I don’t know, my siblings and I do better than our parents who put time in to raise us. We didn’t have much except each other. We weren’t without but we never had a vacation or went out to eat. Went to public schools, etc. But my parents respected each other and sacrificed a bit to raise us. I’d say my family has moved from working class into middle class and upper middle class for some of us.

Our quality of life seems pretty nice. It’s weird because when I moved to nyc many of the people that complained a lot were from well to do families and they clearly weren’t doing better. They were being recycled downwards and they seemed to resent successful people because of it. They make a lot of noise but my friends back home, many of which are doing better than their folks, don’t go on social media talking about.

1 comments

> However there are far more Western Europeans moving to the USA than the other way

Yeah, you have a “engineer” bias: people move to the US when they make top 10% income because it’s the only way your life is better than in a Western European country. You don’t see Europeans making median wage in the US because that would be quite stupid.

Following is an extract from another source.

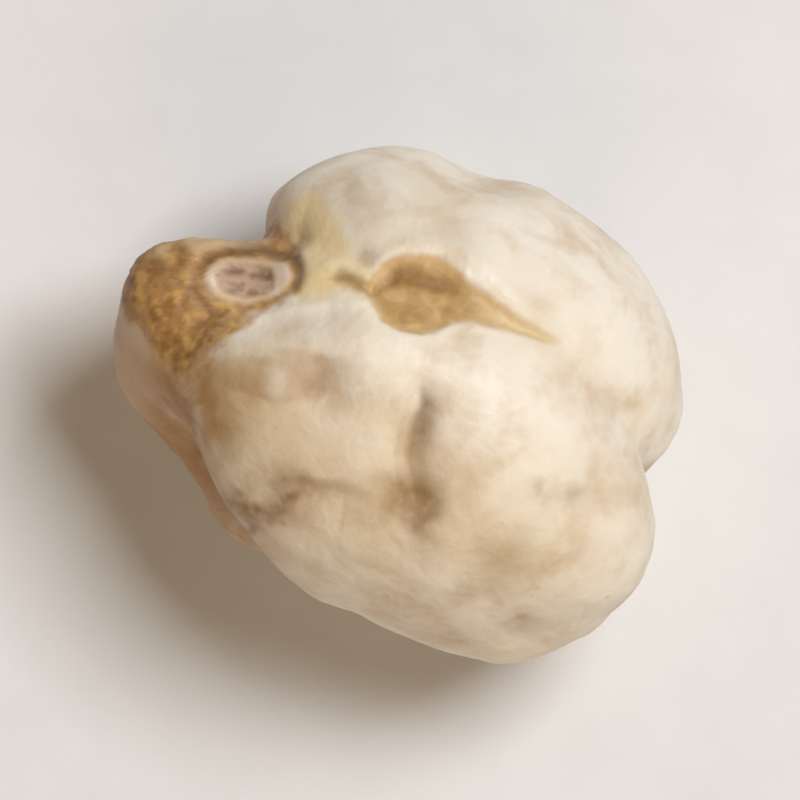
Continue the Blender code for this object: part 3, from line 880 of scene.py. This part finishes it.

My parents combined make maybe 15-20% of my income in the US, they still go on more vacation than me, don’t have to worry about figuring out how healthcare work (yup gotta make sure you don’t go to a out of network hospital by accident otherwise hello 300000$ debt), and sent their kids to university for almost free.

So if you want to strive and achieve excellence, come to America.

If you want to go on vacation more, live in Western Europe.

What are the long term effects of this?